- [STATED PROBLEM] Gather the lines that hold the string "from".

- [RECORDS FOR THIS EXERCISE]
####

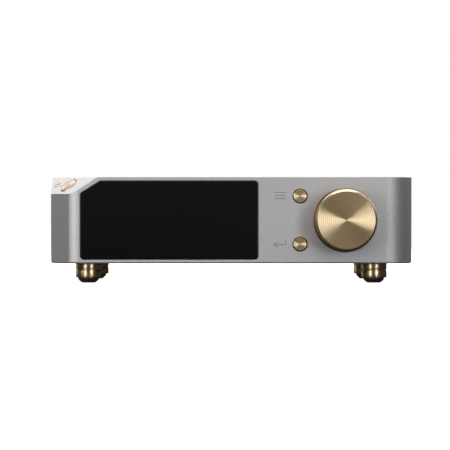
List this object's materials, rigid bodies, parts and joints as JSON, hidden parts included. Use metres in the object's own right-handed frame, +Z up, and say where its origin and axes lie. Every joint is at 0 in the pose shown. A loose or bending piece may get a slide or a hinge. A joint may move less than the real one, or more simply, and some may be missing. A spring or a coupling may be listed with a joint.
{
  "type": "desktop digital-to-analogue converter",
  "caption": "Low wide metal audio converter with a black glass display, a large turned volume knob, round push buttons, a cut front corner and turned feet.",
  "frame": {"origin": "on the surface the feet stand on, at the middle of the bounding box", "axes": "+X to the right seen from the front, -Y out of the front face, +Z up"},
  "size_m": [0.26, 0.21, 0.076],
  "materials": {
    "silver_case": "bead-blasted and clear anodised, satin",
    "gold_anodised": "gold anodised, spun concentric turning marks",
    "bronze": "turned, dark gold anodised, glossy",
    "display_glass": "black glass, flush, glossy",
    "rubber": "matt black",
    "black_metal": "fine black powder coat",
    "black_plastic": "moulded, fine texture",
    "steel": "plated",
    "brass": "gold plated, polished",
    "circuit_board": "solder mask with soldered parts",
    "winding": "taped copper winding"
  },
  "bodies": {
    "chassis": {"main_shell": "silver_case", "bottom_plate": "black_metal", "rear_panel": "silver_case", "display_glass": "display_glass", "lcd_panel": "black_plastic", "display_bracket": "steel", "encoder_body": "steel", "encoder_nut": "steel", "encoder_washer": "steel", "front_control_board": "circuit_board", "menu_switch": "black_plastic", "return_switch": "black_plastic", "power_switch": "black_plastic", "power_switch_board": "circuit_board", "foot_front_left": "bronze", "foot_front_right": "bronze", "foot_rear_left": "bronze", "foot_rear_right": "bronze", "pad_front_left": "rubber", "pad_front_right": "rubber", "pad_rear_left": "rubber", "pad_rear_right": "rubber", "foot_screw_front_left": "steel", "foot_screw_front_right": "steel", "foot_screw_rear_left": "steel", "foot_screw_rear_right": "steel", "bottom_screw_1": "steel", "bottom_screw_2": "steel", "bottom_screw_3": "steel", "bottom_screw_4": "steel", "rear_screw_1": "steel", "rear_screw_2": "steel", "rear_screw_3": "steel", "rear_screw_4": "steel", "iec_inlet": "black_plastic", "xlr_left": "black_metal", "xlr_right": "black_metal", "rca_left": "brass", "rca_right": "brass", "coax_in": "brass", "optical_in": "black_plastic", "usb_b_port": "steel", "main_board": "circuit_board", "shield_can": "steel", "psu_board": "circuit_board", "transformer": "winding", "transformer_bolt": "steel"},
    "encoder_turn": {"encoder_rotor": "black_plastic"},
    "knob": {"volume_knob": "gold_anodised", "knob_set_screw": "steel", "encoder_shaft": "steel"},
    "menu_key": {"menu_button": "gold_anodised"},
    "return_key": {"return_button": "gold_anodised"},
    "power_key": {"power_button": "gold_anodised"}
  },
  "joints": [
    {"name": "volume_turn", "type": "hinge", "parent": "chassis", "child": "encoder_turn", "pos_m": [0.0814, -0.079, 0.04525], "axis": [0, 1, 0], "continuous": true},
    {"name": "volume_press", "type": "slide", "parent": "encoder_turn", "child": "knob", "axis": [0, 1, 0], "range_m": [0, 0.0005], "stiffness_N_per_m": 1500, "springref_m": -0.0015},
    {"name": "menu_press", "type": "slide", "parent": "chassis", "child": "menu_key", "axis": [0, 1, 0], "range_m": [0, 0.0006], "stiffness_N_per_m": 400, "springref_m": -0.002},
    {"name": "return_press", "type": "slide", "parent": "chassis", "child": "return_key", "axis": [0, 1, 0], "range_m": [0, 0.0006], "stiffness_N_per_m": 400, "springref_m": -0.002},
    {"name": "power_press", "type": "slide", "parent": "chassis", "child": "power_key", "axis": [0.4977, 0.3842, -0.7776], "range_m": [0, 0.0008], "stiffness_N_per_m": 400, "springref_m": -0.002}
  ]
}
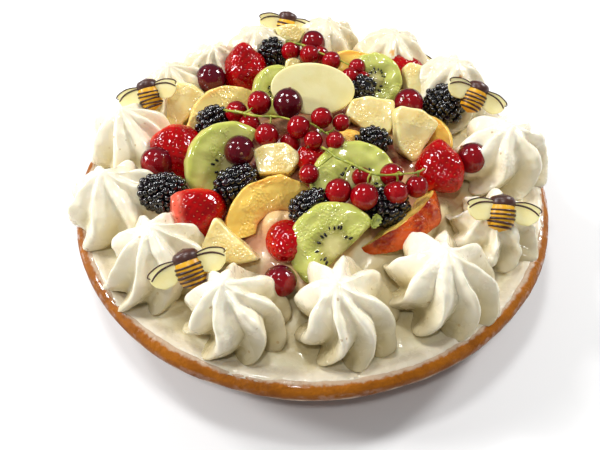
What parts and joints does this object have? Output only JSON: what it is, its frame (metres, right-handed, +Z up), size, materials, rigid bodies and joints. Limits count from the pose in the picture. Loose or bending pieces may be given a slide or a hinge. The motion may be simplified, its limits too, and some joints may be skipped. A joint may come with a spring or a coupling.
{
  "type": "fruit tart",
  "caption": "Round cream tart in a pastry shell with a piped cream border, a heap of glazed fruit, an oval plaque and small bee decorations.",
  "frame": {"origin": "centre of the flat underside of the pastry shell", "axes": "+Z up out of the tart, +Y towards the side away from the viewer, +X to the viewer's right"},
  "size_m": [0.28, 0.28, 0.0802],
  "materials": {
    "crust": "baked short pastry, golden brown, slightly glossy on the rim",
    "cream": "whipped cream, warm ivory, soft satin",
    "currant": "glazed translucent deep red skin",
    "plaque": "pale yellow chocolate, satin, left plain",
    "kiwi": "glazed green flesh, pale core, black seeds",
    "melon": "glazed pale yellow flesh with white fibres",
    "peach": "glazed golden flesh, red and brown skin",
    "strawberry": "glazed bright red skin with pale seeds",
    "bramble": "glazed near-black drupelets",
    "grape": "glazed dark plum skin",
    "bee": "golden sugar body with brown stripes and head, pale yellow wings",
    "leaf": "dull green calyx leaf"
  },
  "bodies": {
    "root": {"crust": "crust", "cream_layer": "cream", "piped_border": "cream", "currants_back": "currant", "currants_middle": "currant", "currants_front": "currant", "plaque": "plaque", "kiwi_slice_1": "kiwi", "kiwi_slice_2": "kiwi", "kiwi_slice_3": "kiwi", "kiwi_slice_4": "kiwi", "kiwi_slice_5": "kiwi", "melon_chunk_1": "melon", "melon_chunk_2": "melon", "melon_chunk_3": "melon", "melon_chunk_4": "melon", "melon_chunk_5": "melon", "melon_chunk_6": "melon", "melon_chunk_7": "melon", "melon_chunk_8": "melon", "peach_slice_1": "peach", "peach_slice_2": "peach", "peach_slice_3": "peach", "peach_slice_4": "peach", "peach_slice_5": "peach", "peach_slice_6": "peach", "strawberry_1": "strawberry", "strawberry_2": "strawberry", "strawberry_3": "strawberry", "strawberry_4": "strawberry", "strawberry_5": "strawberry", "strawberry_6": "strawberry", "strawberry_7": "strawberry", "bramble_1": "bramble", "bramble_2": "bramble", "bramble_3": "bramble", "bramble_4": "bramble", "bramble_5": "bramble", "bramble_6": "bramble", "bramble_7": "bramble", "bramble_8": "bramble", "bramble_9": "bramble", "grape_1": "grape", "grape_2": "grape", "grape_3": "grape", "grape_4": "grape", "grape_5": "grape", "grape_6": "grape", "grape_7": "grape", "grape_8": "grape", "bee_1": "bee", "bee_2": "bee", "bee_3": "bee", "bee_4": "bee", "bee_5": "bee", "bee_6": "bee", "leaf": "leaf"}
  },
  "joints": []
}
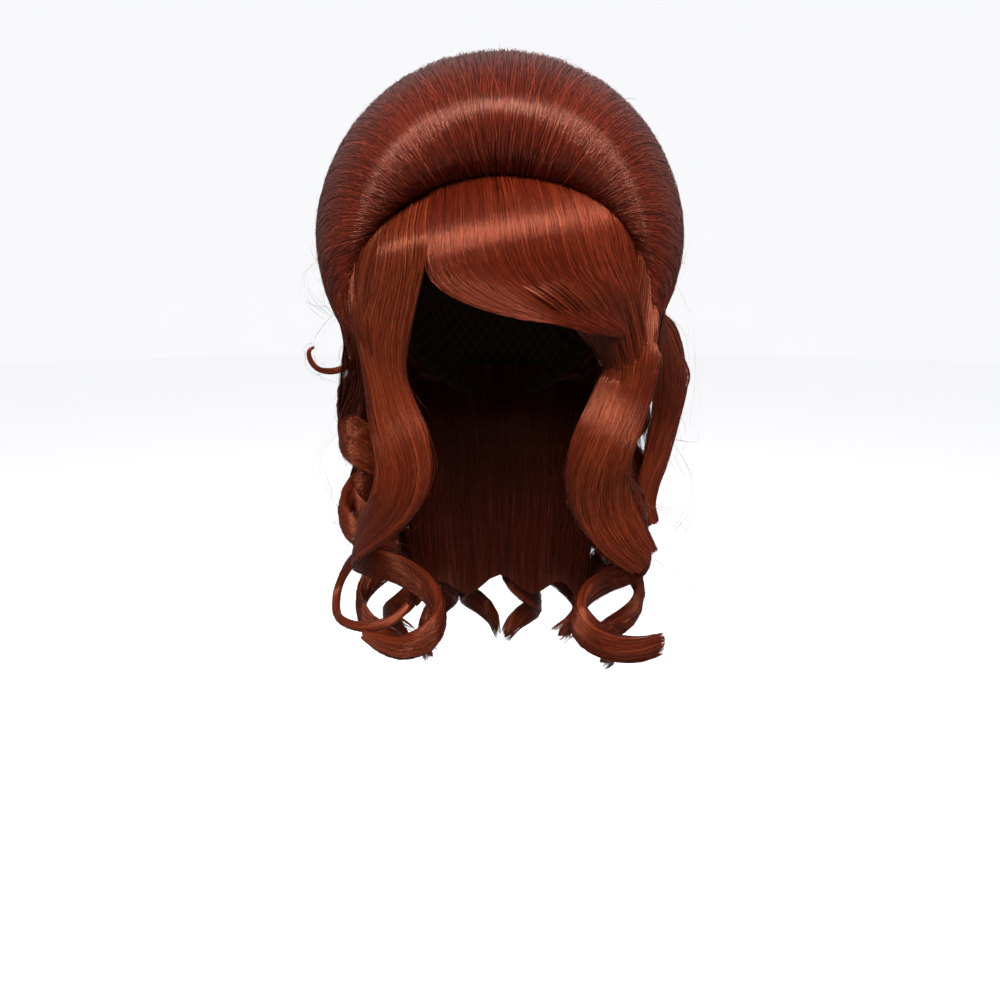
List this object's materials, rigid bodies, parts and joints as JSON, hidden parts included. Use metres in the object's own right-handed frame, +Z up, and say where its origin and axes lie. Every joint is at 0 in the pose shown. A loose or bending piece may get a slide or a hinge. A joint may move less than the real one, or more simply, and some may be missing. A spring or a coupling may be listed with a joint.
{
  "type": "beehive wig",
  "caption": "Wig on a stretch cap: high teased beehive crown with a rolled front edge, side-swept fringe, waved face-framing locks and long coiled ringlets at the back.",
  "frame": {"origin": "top of the head hollow, on the inside of the cap, where the wig sits on the head", "axes": "+Z up, the wearer's face looks along -Y, +X to the wearer's left, which is the right as seen from the front"},
  "size_m": [0.2709, 0.2201, 0.4728],
  "materials": {
    "cap_net": "matte stretch net with sewn wefts",
    "crown_hair": "satin synthetic fibre, dark auburn, combed smooth over teased padding",
    "fringe_hair": "satin synthetic fibre, red auburn, combed to one side",
    "curl_hair": "satin synthetic fibre, copper auburn, set in waves and ringlets"
  },
  "bodies": {
    "root": {"wig_cap": "cap_net", "beehive_crown": "crown_hair", "fringe": "fringe_hair", "front_lock_left": "curl_hair", "front_lock_right": "curl_hair", "side_wave_right": "curl_hair", "c_curl_right": "curl_hair", "ring_curl_left": "curl_hair", "flick_curl_left": "curl_hair", "side_ringlet_left": "curl_hair", "back_underlayer": "curl_hair", "back_ringlet_1": "curl_hair", "back_ringlet_2": "curl_hair", "back_ringlet_3": "curl_hair", "back_ringlet_4": "curl_hair", "back_ringlet_5": "curl_hair", "back_ringlet_6": "curl_hair", "back_ringlet_7": "curl_hair", "back_ringlet_8": "curl_hair"}
  },
  "joints": []
}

####

- [RESULT OF THIS EXERCISE]
  "frame": {"origin": "on the surface the feet stand on, at the middle of the bounding box", "axes": "+X to the right seen from the front, -Y out of the front face, +Z up"},
What parts and joints does this object have? Output only JSON: what it is, its frame (metres, right-handed, +Z up), size, materials, rigid bodies and joints. Limits count from the pose in the picture. Loose or bending pieces may be given a slide or a hinge. The motion may be simplified, its limits too, and some joints may be skipped. A joint may come with a spring or a coupling.
  "frame": {"origin": "centre of the flat underside of the pastry shell", "axes": "+Z up out of the tart, +Y towards the side away from the viewer, +X to the viewer's right"},
  "frame": {"origin": "top of the head hollow, on the inside of the cap, where the wig sits on the head", "axes": "+Z up, the wearer's face looks along -Y, +X to the wearer's left, which is the right as seen from the front"},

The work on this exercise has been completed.